Any effort to replace Ratcliffe on the ballot is likely to be challenged in court.
In 2006, a federal judge ruled that former U.S. Rep. Tom DeLay (R-Sugar Land) could not be replaced on the ballot. He had argued that he would not be a resident of the district by Election Day and would be ineligible to serve. He withdrew anyway, leaving no nominated Republican candidate on the ballot. Local Republicans coalesced around Houston council member Shelly Sekula-Gibbs, who ran as a write-in candidate. She lost to Democrat Nick Lampson, 52%-42%, while simultaneously winning the concurrent special election for the remainder of DeLay’s unexpired term. No Democrat ran in that special election. She served in Congress for two months.

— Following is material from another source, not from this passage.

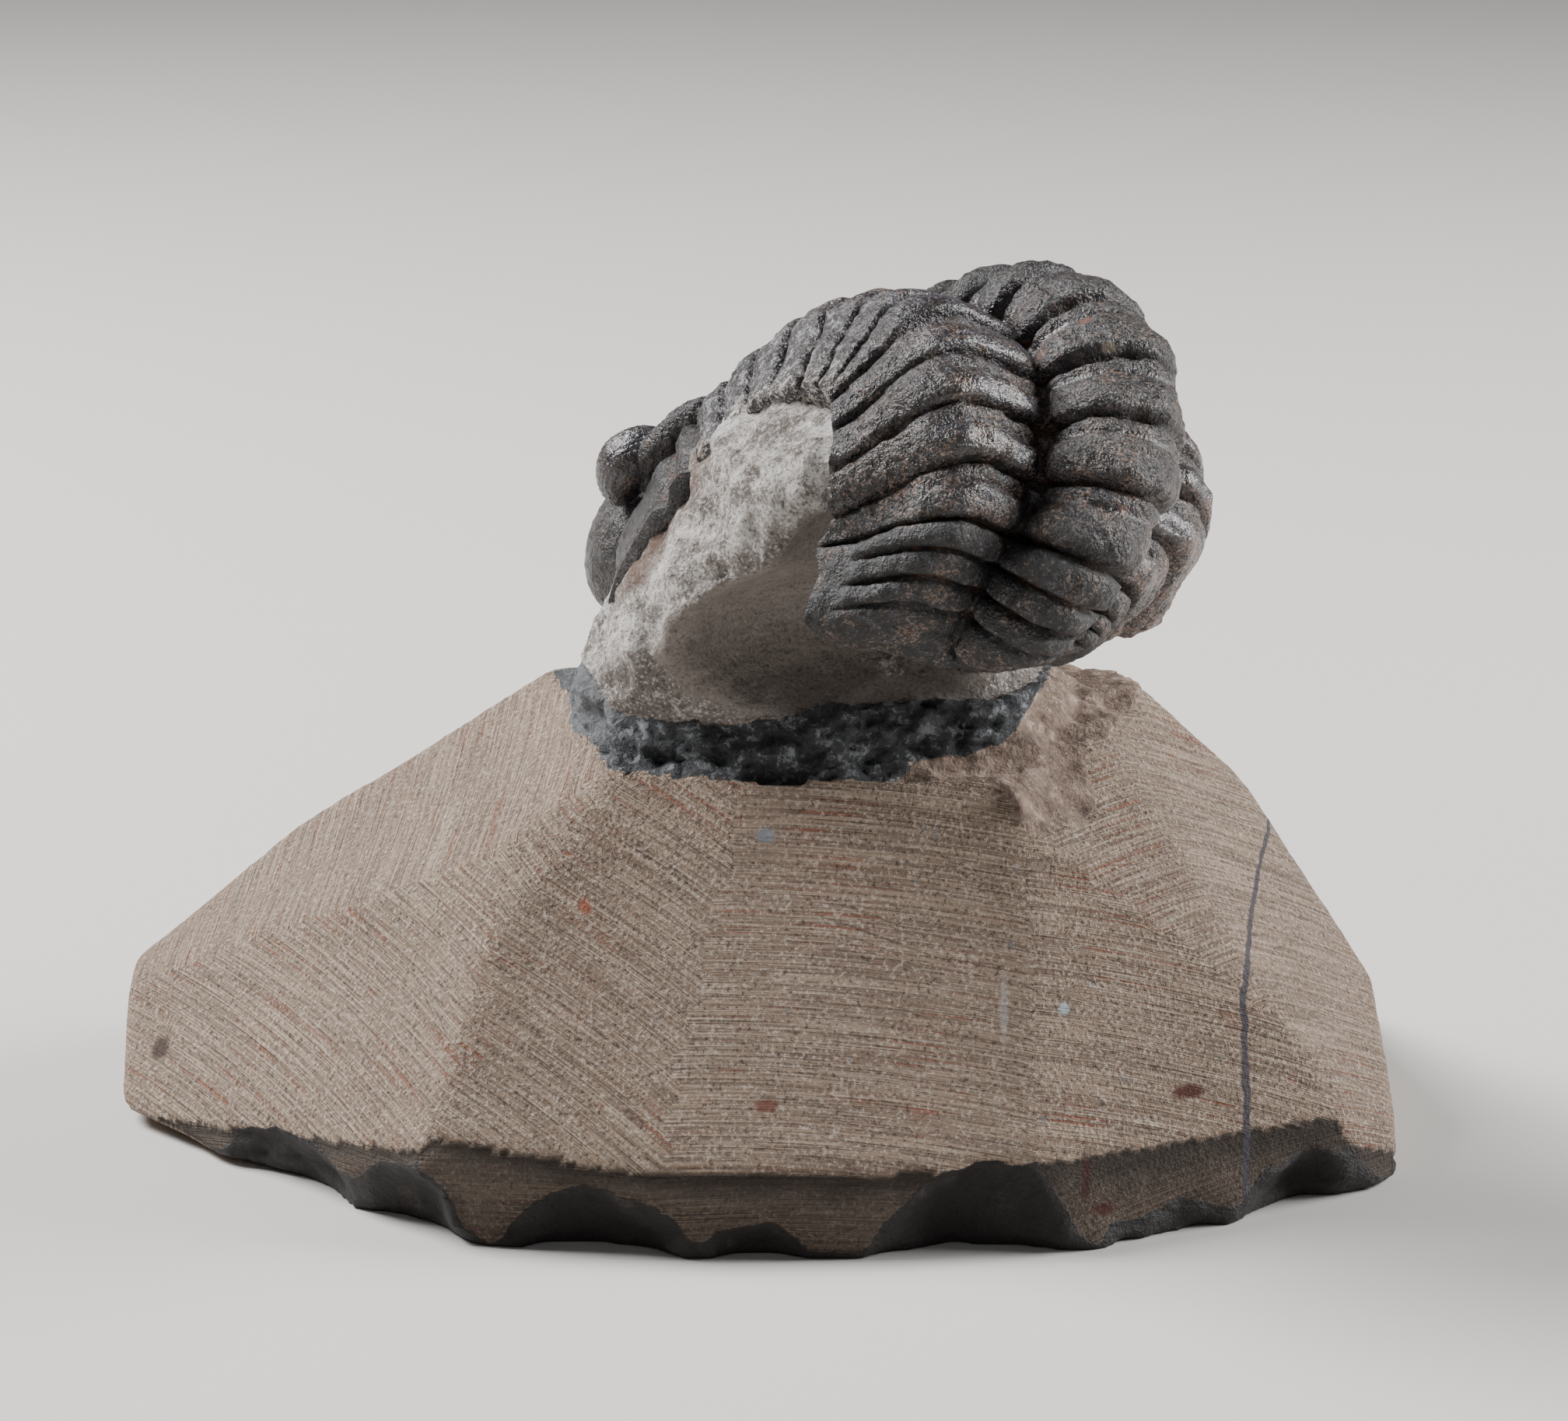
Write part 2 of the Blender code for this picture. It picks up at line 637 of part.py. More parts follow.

At the state level, the replacement nominee provisions were most recently used in 2016 in the aftermath of the death of then-Harris Co. Comm. El Franco Lee. Then-Sen. Rodney Ellis (D-Houston) was selected to succeed Lee on the ballot for re-election. Shortly thereafter, then-Rep. Borris Miles (D-Houston) was selected to replace Ellis. Shawn Thierry was selected to replace Miles on the general election ballot for HD146. Two years earlier, county and precinct chairs selected Dustin Burrows to replace then-Rep. Charles Perry (R-Lubbock) on the ballot after Perry won a special election for SD28.
Voters electing an ineligible person in order to keep the seat in the same party’s hands has happened before. In 2012, the late Sen. Mario Gallegos (D-Houston) won the general election with 71% of the vote even though he had passed away prior to Election Day. Democrats held onto the seat in a special election, which was won by Sylvia Garcia.